→ **Data provided**
━━━━━━━━━━
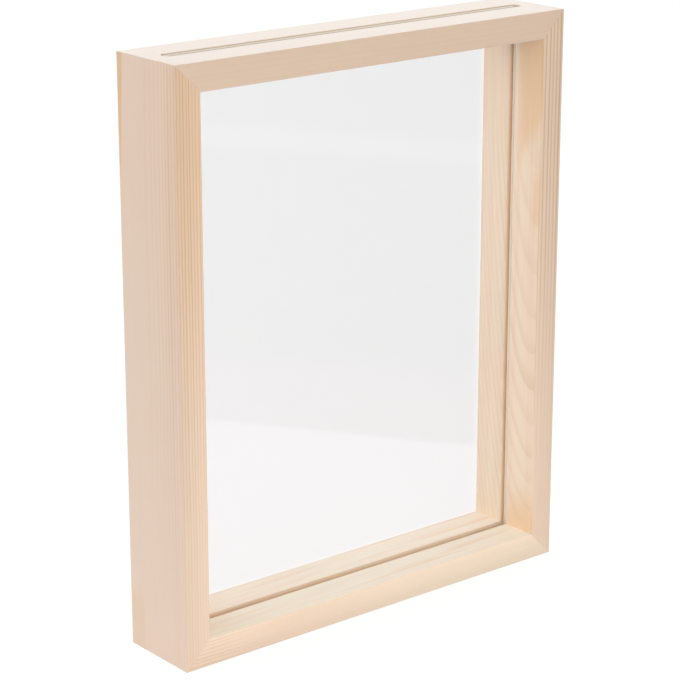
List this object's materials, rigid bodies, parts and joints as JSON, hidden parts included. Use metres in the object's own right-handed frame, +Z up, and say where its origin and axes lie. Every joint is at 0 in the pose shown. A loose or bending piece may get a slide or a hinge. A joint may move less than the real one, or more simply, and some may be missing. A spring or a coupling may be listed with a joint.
{
  "type": "floating picture frame",
  "caption": "Deep mitred bare-pine frame, open front and back, holding a pair of clear panes that slide down through a slot in its top rail.",
  "frame": {"origin": "on the surface that the frame stands on, at the middle of its width and of its depth", "axes": "+X to the right seen from the front, +Y to the rear, +Z up; the front faces -Y"},
  "size_m": [0.208, 0.04, 0.255],
  "materials": {
    "pine": "planed bare pine, unsealed",
    "clear_pane": "clear and polished, cut edges frosted",
    "nail_steel": "plain strip steel"
  },
  "bodies": {
    "frame": {"top_rail": "pine", "bottom_rail": "pine", "left_stile": "pine", "right_stile": "pine", "v_nails_top_left": "nail_steel", "v_nails_top_right": "nail_steel", "v_nails_bottom_left": "nail_steel", "v_nails_bottom_right": "nail_steel"},
    "front_pane": {"front_pane": "clear_pane"},
    "rear_pane": {"rear_pane": "clear_pane"}
  },
  "joints": [
    {"name": "front_pane_lift", "type": "slide", "parent": "frame", "child": "front_pane", "axis": [0, 0, 1], "range_m": [0, 0.25]},
    {"name": "rear_pane_lift", "type": "slide", "parent": "frame", "child": "rear_pane", "axis": [0, 0, 1], "range_m": [0, 0.25]}
  ]
}
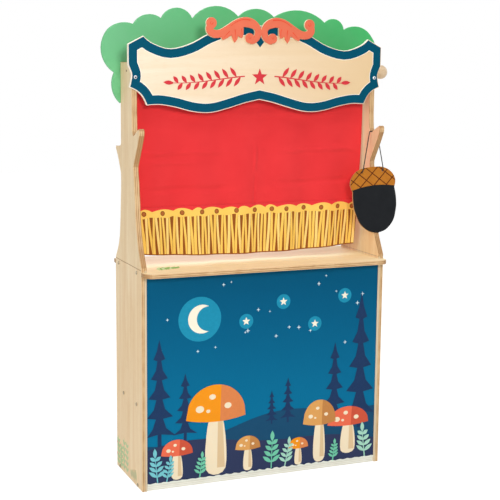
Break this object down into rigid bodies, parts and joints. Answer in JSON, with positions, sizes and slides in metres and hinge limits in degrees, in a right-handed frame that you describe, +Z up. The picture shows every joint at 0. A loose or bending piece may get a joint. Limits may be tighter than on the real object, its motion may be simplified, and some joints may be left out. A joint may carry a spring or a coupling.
{
  "type": "puppet theatre stand",
  "caption": "Wooden puppet theatre stand: counter cabinet, tree posts, scalloped sign with scroll, leaf canopy, curtain on a roller and an acorn board on a cord.",
  "frame": {"origin": "On the floor, under the middle of the cabinet's width and depth.", "axes": "+X to the right of someone who faces the front, +Y to the back, +Z up."},
  "size_m": [0.8409, 0.291, 1.3116],
  "materials": {
    "birch_plywood": "clear satin lacquer",
    "beech": "clear satin lacquer",
    "printed_panel": "printed, satin",
    "printed_sign": "printed, satin",
    "coral_paint": "satin paint",
    "green_paint": "satin paint",
    "chalkboard_paint": "matt paint",
    "red_cloth": "plain woven",
    "gold_cloth": "plain woven, printed",
    "steel": "satin",
    "brass": "satin",
    "black_cord": "braided cotton"
  },
  "bodies": {
    "stand": {"left_side_panel": "birch_plywood", "right_side_panel": "birch_plywood", "counter_board": "birch_plywood", "shelf_board": "birch_plywood", "bottom_board": "birch_plywood", "front_panel": "printed_panel", "left_tree_post": "birch_plywood", "right_tree_post": "birch_plywood", "sign_board": "printed_sign", "scroll_ornament": "coral_paint", "canopy_board": "green_paint", "curtain_cloth": "red_cloth", "left_counter_front_bolt": "steel", "left_counter_back_bolt": "steel", "right_counter_front_bolt": "steel", "right_counter_back_bolt": "steel", "left_shelf_front_bolt": "steel", "left_shelf_back_bolt": "steel", "right_shelf_front_bolt": "steel", "right_shelf_back_bolt": "steel", "left_bottom_front_bolt": "steel", "left_bottom_back_bolt": "steel", "right_bottom_front_bolt": "steel", "right_bottom_back_bolt": "steel", "left_sign_screw": "steel", "right_sign_screw": "steel", "left_canopy_upper_screw": "steel", "left_canopy_lower_screw": "steel", "right_canopy_upper_screw": "steel", "right_canopy_lower_screw": "steel", "left_counter_front_insert": "brass", "left_counter_back_insert": "brass", "right_counter_front_insert": "brass", "right_counter_back_insert": "brass", "left_shelf_front_insert": "brass", "left_shelf_back_insert": "brass", "right_shelf_front_insert": "brass", "right_shelf_back_insert": "brass", "left_bottom_front_insert": "brass", "left_bottom_back_insert": "brass", "right_bottom_front_insert": "brass", "right_bottom_back_insert": "brass", "left_front_dowel": "beech", "left_back_dowel": "beech", "right_front_dowel": "beech", "right_back_dowel": "beech"},
    "roller": {"roller_rod": "beech", "roller_knob": "beech", "roller_pivot_screw": "steel", "curtain_roll": "red_cloth"},
    "curtain_band": {"curtain_hem_band": "gold_cloth"},
    "acorn": {"acorn_board": "chalkboard_paint", "acorn_cord": "black_cord", "left_cord_knot": "black_cord", "right_cord_knot": "black_cord"}
  },
  "joints": [
    {"name": "curtain_lift", "type": "slide", "parent": "stand", "child": "curtain_band", "axis": [0, 0, 1], "range_m": [0, 0.34], "deforming": ["curtain_cloth"]},
    {"name": "roller_turn", "type": "hinge", "parent": "stand", "child": "roller", "pos_m": [0, 0.005, 1.133], "axis": [-1, 0, 0], "range_deg": [0, 1370]},
    {"name": "acorn_swing", "type": "hinge", "parent": "stand", "child": "acorn", "pos_m": [0.355, -0.054, 0.96571], "axis": [-1, 0, 0], "range_deg": [0, 60]}
  ],
  "couplings": [
    {"joint": "roller_turn", "follows": "curtain_lift", "rad_per_m": 69.93}
  ]
}
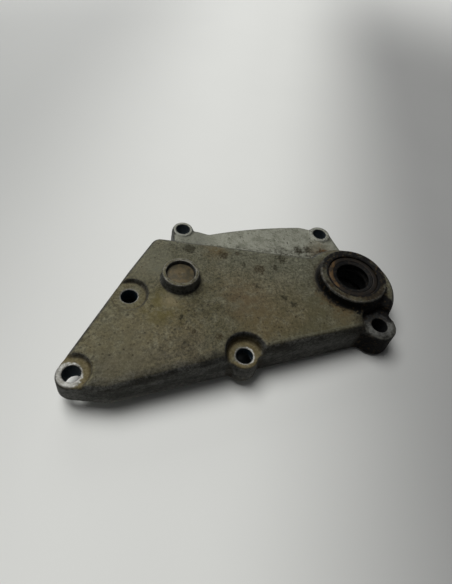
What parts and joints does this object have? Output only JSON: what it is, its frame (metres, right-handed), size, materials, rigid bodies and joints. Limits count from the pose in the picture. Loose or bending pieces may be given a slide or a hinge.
━━━━━━━━━━
→ **Requirements**
Count every line bearing the word "hinge"; report the total only.

→ **Task answer**
5